After trailing 42-38 at halftime, the Sooners outscored Vanderbilt 61-27 in the second half.

— The Sooners were remarkably efficient offensively. They shot 63% from the field (36/57) and 55% from 3 (11/20).

In the second half? The Sooners scored 61 points while shooting a blistering 73% from the field and 58% from the 3-point line.

— It was turnovers that killed Oklahoma in the first half. The Sooners coughed the ball up 11 times, which led to 10 Vanderbilt points.

The Sooners completely flipped that script in the second half. They committed just six turnovers after halftime while scoring 15 points off of 10 second-half turnovers for Vanderbilt.

"I think they had 12 more shots than us at halftime," OU coach Porter Moser said. "We were down four. We just talked about it, we switched our defense, and we talked about taking care of the ball. One of the guards said to me, ‘Hey, their pressure and speed is real.’ They were up there really pressuring you far away from the court. When you’re not aggressive, they can poke at it, and they’re elite at it.

"I thought we were a lot stronger and went downhill more than in the first half. You get more attempts at the rim and we shot it the way we shot it... Taking care of the ball in the second half enabled us to do that.”

— The Sooners won the rebounding battle 39-24, a huge bounce back after they were outrebounded by 28 against Texas A&M.

"We just talked about it (after the game)," Moser said. "It was a big eruption yelled out when I when I told them that stat, that we were plus 15. And they know it. They know it. I mean... to be able to have to rebound. You have to do it every night this league.... So we did a lot of things we wanted to do, especially the last 30 minutes."

— All eyes were going to be on Jeremiah Fears after his dud against Texas A&M, when he was held scoreless while missing all five of his shot attempts.

This was the bounce-back effort the Sooners needed, and it started early. Fears scored seven of the team's first eight points, and that carried through the rest of the game. He finished with a team-high 21 points while shooting an efficient 8-of-12 from the floor, adding six rebounds, four assists and three steals. He finished with a plus-minus of +22.

"It helps us a lot," Moore said. "He starts the pace with our offense, our point guard. When he’s going downhill and getting people touches and getting his own touches and getting to the rim and foul line, helps us and gives us a boost."

When Fears plays like this, the Sooners are a lot tougher to beat.

— Moore who scored 19 points, surpassed 1,000 career points during the game.

— Forsythe continues to be a genuine difference-maker off the bench. In one particular sequence at the end of the first half, Forsythe forced a jump ball defensively, drove and made a layup, then stripped a Vanderbilt player that resulted in a turnover. It was a big reason why Oklahoma ended the half on a 9-2 run.

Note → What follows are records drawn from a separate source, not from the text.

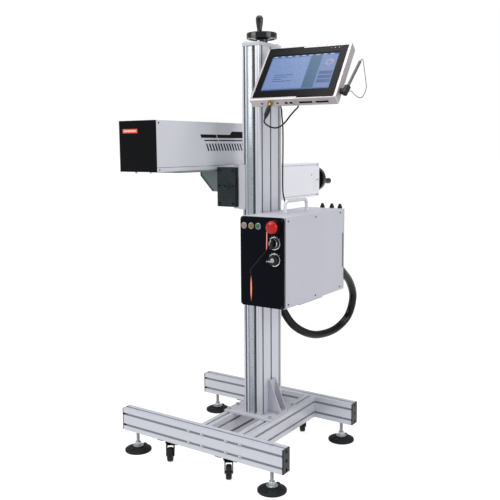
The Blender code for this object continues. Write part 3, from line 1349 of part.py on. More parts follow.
def make_tether():
    """From the stylus's end, in a loop, to the side of its holder."""
    top = stylus_point(0.004 + 2 * SEAT + STYLUS_LENGTH)
    last = Vector(TETHER_ROUTE[-1])
    up_holder = (last.z - STYLUS_BASE_Z) * math.tan(STYLUS_LEAN)
    holder_side = DISPLAY_WIDTH + STYLUS_OFFSET_X + up_holder + STYLUS_HOLDER_RADIUS / math.cos(STYLUS_LEAN)
    end = (holder_side + 2 * SEAT, last.y, last.z)
    return tube("stylus_tether", [top, *TETHER_ROUTE, end], TETHER_RADIUS, BLACK_RUBBER)


def make_down_cable(stand):
    """From the back of the display bracket's arm, down the column's side to the control box's lid."""
    axis = display_point(*hinge_in_case())
    first, last = DOWN_ROUTE[0], DOWN_ROUTE[-1]
    start = (first[0], axis.y + DISPLAY_ARM_WIDTH / 2 + SEAT, first[2])
    end = (last[0], last[1], BOX_TOP_Z + SEAT)
    hang(stand, tube("display_down_cable", [start, *DOWN_ROUTE, end], CABLE_RADIUS, BLACK_RUBBER))


# ---------------------------------------------------------------- assembly


def stand_on_origin(stand):
    """Puts the origin on the floor under the middle of the machine's box, leaving the cords out."""
    bpy.context.view_layer.update()
    graph = bpy.context.evaluated_depsgraph_get()
    places = []
    for obj in PARTS.objects:
        if obj.type == "MESH" and obj.name != "display_plug":
            evaluated = obj.evaluated_get(graph)
            places += [evaluated.matrix_world @ vertex.co for vertex in evaluated.data.vertices]
    xs, ys = [place.x for place in places], [place.y for place in places]
    stand.location = (-(min(xs) + max(xs)) / 2, -(min(ys) + max(ys)) / 2, 0.0)


def main():
    stand = body("stand", (0, 0, 0))
    make_rails(stand)
    make_beams(stand)
    for place, x, y in foot_places():
        make_foot(place, x, y, stand)
    make_casters(stand)
    make_column(stand)
    make_lift_drive(stand)
    carriage = make_carriage(stand)
    make_arm(carriage)
    make_arm_drive(carriage)
    make_head(carriage)
    make_control_box(stand)
    make_hose(stand)
    make_display(stand)
    make_down_cable(stand)
    stand_on_origin(stand)


main()
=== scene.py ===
"""Looks, camera and light for the laser coding machine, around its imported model.

Places are written in the machine's own room: X along the base rails from their left end, Y from the front
rail's front face towards the back, Z up from the floor, in metres. at() turns them into the frame.
"""

import json
import math
from itertools import product

import bmesh
import bpy
from mathutils import Euler, Matrix, Vector

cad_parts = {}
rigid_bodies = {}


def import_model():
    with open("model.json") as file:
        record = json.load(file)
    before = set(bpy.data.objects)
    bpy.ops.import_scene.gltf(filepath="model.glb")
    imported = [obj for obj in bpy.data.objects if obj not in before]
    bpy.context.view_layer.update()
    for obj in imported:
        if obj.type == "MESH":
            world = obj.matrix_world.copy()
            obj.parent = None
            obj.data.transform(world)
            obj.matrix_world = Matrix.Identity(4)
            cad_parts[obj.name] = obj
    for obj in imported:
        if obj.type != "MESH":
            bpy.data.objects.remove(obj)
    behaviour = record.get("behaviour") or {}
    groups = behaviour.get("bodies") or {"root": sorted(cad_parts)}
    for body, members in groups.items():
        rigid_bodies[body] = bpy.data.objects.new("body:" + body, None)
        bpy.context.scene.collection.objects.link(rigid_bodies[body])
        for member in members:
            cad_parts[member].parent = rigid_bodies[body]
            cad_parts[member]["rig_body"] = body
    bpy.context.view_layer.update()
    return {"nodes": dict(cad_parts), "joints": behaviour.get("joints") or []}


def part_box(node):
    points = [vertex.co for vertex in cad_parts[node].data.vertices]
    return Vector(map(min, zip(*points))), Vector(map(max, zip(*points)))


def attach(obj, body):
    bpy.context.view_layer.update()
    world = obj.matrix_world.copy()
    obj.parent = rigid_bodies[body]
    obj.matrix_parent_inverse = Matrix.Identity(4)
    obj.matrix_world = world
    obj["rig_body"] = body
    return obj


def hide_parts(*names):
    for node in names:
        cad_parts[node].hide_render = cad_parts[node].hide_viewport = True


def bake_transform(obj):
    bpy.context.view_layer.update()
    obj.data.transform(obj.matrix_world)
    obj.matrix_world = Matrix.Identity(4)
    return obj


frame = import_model()
NODES = frame["nodes"]
JOINTS = {joint["name"]: joint for joint in frame["joints"]}
CORNERS = ("front_left", "front_right", "rear_left", "rear_right")
HOME = Vector((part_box("rail_cap_front_left")[0].x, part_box("rail_front")[0].y, 0.0))

SKIN = 0.0003  # how far a thin mark stands off the surface under it
GAP = 0.0002  # between a detail and the piece it sits on

# Camera: the lens and the sensor are in mm
LENS = 51.65
SENSOR = 36.0
CAMERA_PLACE = (1.778, -1.797, 1.079)
CAMERA_AZIMUTH = math.radians(34.15)
CAMERA_PITCH = math.radians(8.1)
CAMERA_ROLL = math.radians(-0.4)
CAMERA_SHIFT = (0.0012, 0.0002)
FLOOR_REACH = 60.0
FLOOR_UNDER = 0.0002  # how far the floor lies under the feet

# Display, in its own frame: right, back and up from its lower left front corner
DISPLAY_TILT = math.radians(38.1)
DISPLAY_SWIVEL = math.radians(5.3)
DISPLAY_HINGE = (0.144, 0.0635, 0.100)

STYLUS_LEAN = math.radians(8.8)
STYLUS_FOOT = (0.3035, 0.01675, 0.026)
PLUG_PLACE = (0.0685, 0.01675)
SCREEN_FRONT = 0.0021

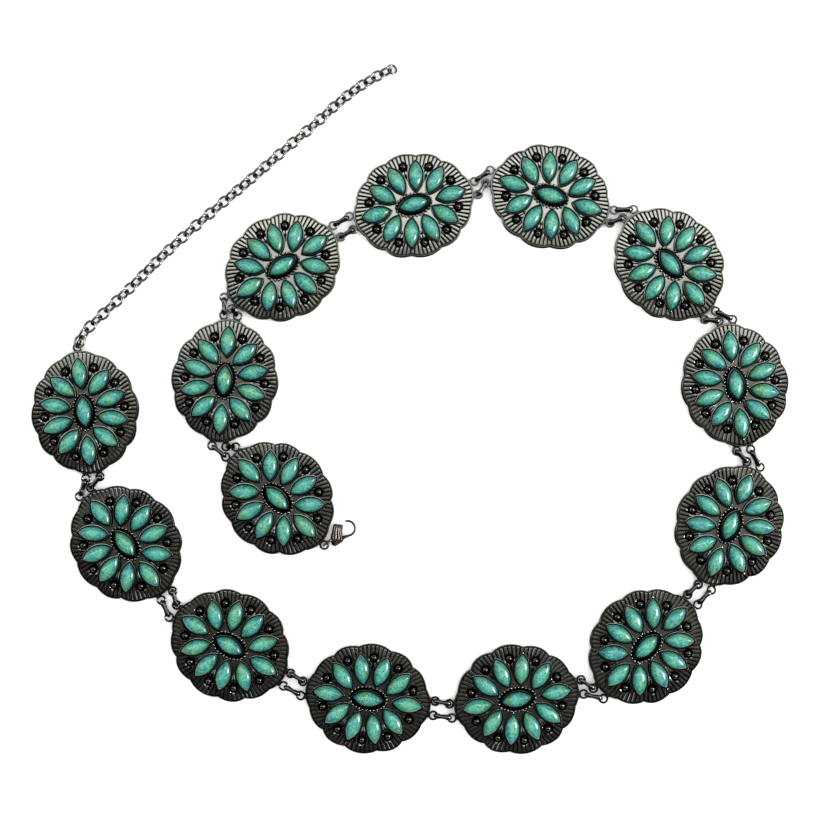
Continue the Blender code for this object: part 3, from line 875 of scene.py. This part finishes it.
def add_world():
    """Even white light, and for gloss a dim room with one bright window behind the belt."""
    world = bpy.data.worlds.new("studio")
    bpy.context.scene.world = world
    world.use_nodes = True
    tree = world.node_tree
    background = tree.nodes["Background"]
    direction = tree.nodes.new("ShaderNodeTexCoord").outputs["Generated"]
    split = tree.nodes.new("ShaderNodeSeparateXYZ")
    tree.links.new(direction, split.inputs[0])
    spans = []
    for axis in ("X", "Y"):
        scaled = node(tree, "ShaderNodeMapRange")
        scaled.inputs["From Min"].default_value = -0.5
        scaled.inputs["From Max"].default_value = 0.5
        tree.links.new(split.outputs[axis], scaled.inputs["Value"])
        spans.append(scaled.outputs["Result"])
    depth = ramp(tree, spans[1], (
        (0.10, (0.020, 0.019, 0.017)),
        (0.375, (0.016, 0.015, 0.013)),
        (0.41, (0.032, 0.030, 0.026)),
        (0.46, (0.095, 0.091, 0.078)),
        (0.60, (0.120, 0.118, 0.102)),
        (0.90, (0.030, 0.030, 0.030)),
    ))
    window = ramp(tree, spans[1], (
        (0.630, (0.0, 0.0, 0.0)),
        (0.662, (0.26, 0.28, 0.27)),
        (0.685, (0.80, 0.85, 0.82)),
        (0.73, (0.95, 1.00, 0.96)),
        (0.80, (0.90, 0.90, 0.90)),
        (0.92, (0.05, 0.05, 0.05)),
    ))
    width = grey_ramp(
        tree, spans[0], (0.10, 0.10), (0.30, 0.20), (0.50, 0.60), (0.70, 1.05), (0.95, 0.3)
    )
    gloss = mix(tree, tree.nodes.new("ShaderNodeLightPath").outputs["Is Glossy Ray"],
                (0.84, 0.84, 0.84), multiply_add(tree, depth, width, window))
    tree.links.new(gloss, background.inputs["Color"])
    background.inputs["Strength"].default_value = 2.0


def add_light(name, place, size, energy):
    """A soft rectangular light that faces the middle of the scene."""
    light = bpy.data.lights.new(name, "AREA")
    light.shape = "RECTANGLE"
    light.size, light.size_y = size
    light.energy = energy
    obj = bpy.data.objects.new(name, light)
    obj.location = place
    obj.rotation_euler = Vector(place).to_track_quat("Z", "Y").to_euler()
    bpy.context.scene.collection.objects.link(obj)


CAMERA_TARGET = Vector((-0.09, -3.10, 0.0)) * MM
CAMERA_ELEVATION = math.radians(85.25)
CAMERA_DISTANCE = 590.0 * MM
CAMERA_LENS = 64.63


def add_camera():
    """The photo's viewing angle: from almost straight above, a little from the front."""
    camera = bpy.data.cameras.new("camera")
    camera.sensor_width = 36.0
    camera.lens = CAMERA_LENS
    obj = bpy.data.objects.new("camera", camera)
    toward = Vector((0.0, -math.cos(CAMERA_ELEVATION), math.sin(CAMERA_ELEVATION)))
    obj.location = CAMERA_TARGET + CAMERA_DISTANCE * toward
    obj.rotation_euler = toward.to_track_quat("Z", "Y").to_euler()
    bpy.context.scene.collection.objects.link(obj)
    bpy.context.scene.camera = obj


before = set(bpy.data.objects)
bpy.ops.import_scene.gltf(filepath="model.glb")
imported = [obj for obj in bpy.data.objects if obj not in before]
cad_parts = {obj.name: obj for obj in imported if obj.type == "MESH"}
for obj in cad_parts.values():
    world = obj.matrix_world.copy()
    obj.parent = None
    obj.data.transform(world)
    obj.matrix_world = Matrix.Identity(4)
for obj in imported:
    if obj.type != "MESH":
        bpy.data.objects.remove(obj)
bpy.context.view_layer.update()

poses = medallion_poses()
plate_metal = gunmetal("medallion_plating", (0.38, 0.38, 0.35), (0.004, 0.004, 0.004), 0.15)
wire_metal = gunmetal("link_plating", (0.20, 0.20, 0.19), (0.006, 0.006, 0.006), 0.14)
hook_metal = gunmetal("hook_plating", (0.20, 0.18, 0.15), (0.006, 0.006, 0.006), 0.24)
chain_metal = gunmetal("chain_plating", (0.42, 0.41, 0.39), (0.005, 0.005, 0.005), 0.15)
add_medallions(poses, plate_metal, turquoise())
add_links(wire_metal)
add_hook(poses[0], hook_metal)
chain_end = add_chain(poses[-1], chain_metal)
add_rings(chain_metal, chain_end)

add_floor()
add_world()
add_light("window", (0.70, -0.06, 0.55), (0.26, 0.34), 4.5)
add_camera()
bpy.context.scene.view_settings.view_transform = "Standard"
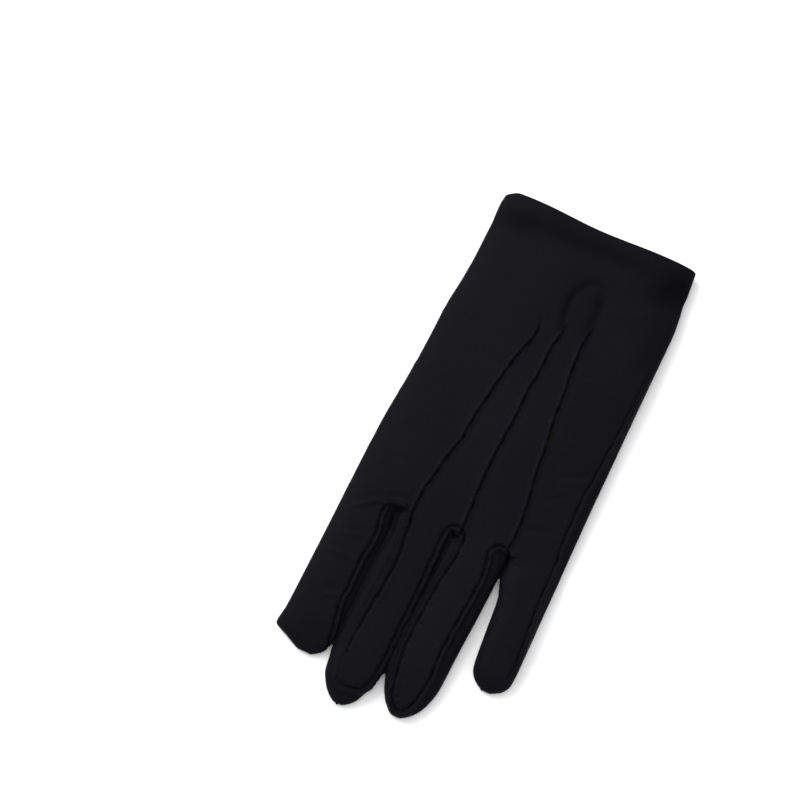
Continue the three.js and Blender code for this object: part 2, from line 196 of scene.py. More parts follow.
@dataclass
class Plan:
    """Points seen from above, sorted along Y so that those near a line are found quickly."""

    points: Array
    order: Array = field(init=False)
    rising: Array = field(init=False)

    def __post_init__(self) -> None:
        """Sorts the points along Y."""
        self.order = np.argsort(self.points[:, 1])
        self.rising = self.points[self.order, 1]

    def near(self, line: Line, reach: float) -> Near:
        """Finds the points near a line.

        Args:
            line: the line.
            reach: the farthest that counts.

        Returns:
            The points found.
        """
        best = np.full(len(self.points), np.inf)
        signed, along, strength = np.zeros((3, len(self.points)))
        rows = line.drawn()
        for a, b in zip(rows[:-1], rows[1:]):
            low, high = np.minimum(a, b)[:2] - reach, np.maximum(a, b)[:2] + reach
            first, last = np.searchsorted(self.rising, (low[1], high[1]))
            index = self.order[first:last]
            index = index[(self.points[index, 0] > low[0]) & (self.points[index, 0] < high[0])]
            leg, p = b[:2] - a[:2], self.points[index]
            t = np.clip(((p - a[:2]) @ leg) / (leg @ leg), 0, 1)
            off = p - a[:2] - t[:, None] * leg
            distance = np.hypot(off[:, 0], off[:, 1])
            nearer = distance < best[index]
            index, t, off, distance = index[nearer], t[nearer], off[nearer], distance[nearer]
            best[index] = distance
            signed[index] = np.where(leg[1] * off[:, 0] < leg[0] * off[:, 1], -distance, distance)
            along[index] = a[3] + t * (b[3] - a[3])
            strength[index] = a[2] + t * (b[2] - a[2])
        found = np.flatnonzero(best <= reach)
        return Near(found, signed[found], along[found], strength[found])


def spots(*rows: tuple[float, ...]) -> Line:
    """A line through rows of x, y and, where it isn't 1, strength."""
    return Line(tuple(Spot(*row) for row in rows))


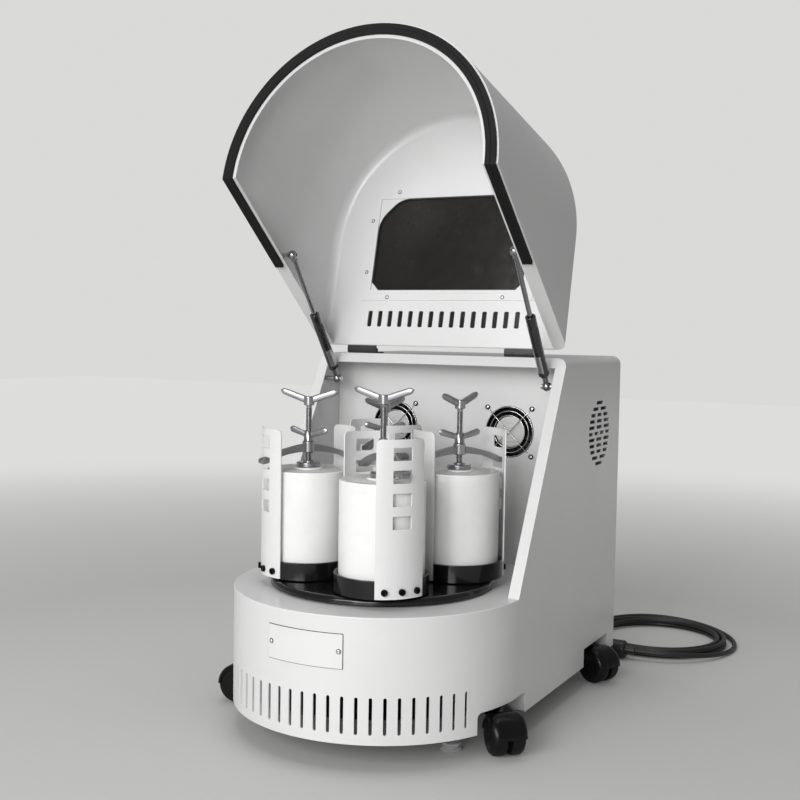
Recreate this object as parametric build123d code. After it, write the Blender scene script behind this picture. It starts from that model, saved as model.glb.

Forsythe — who finished with 14 points, three rebounds and three steals — wasn't even in the rotation to begin conference play. But he's now logged at least 22 minutes in the last two games and has become an indispensable cog in the Sooners' machine.

He was a big reason why the Sooners held an 32-10 advantage in bench scoring against Vanderbilt.

— Vanderbilt guard Jason Edwards was on a heater to start the game, making four of his first five shots. But the Sooners held him in check, as he made just three of his final 15 shots. He finished the game with 21 points on 7-of-20 shooting.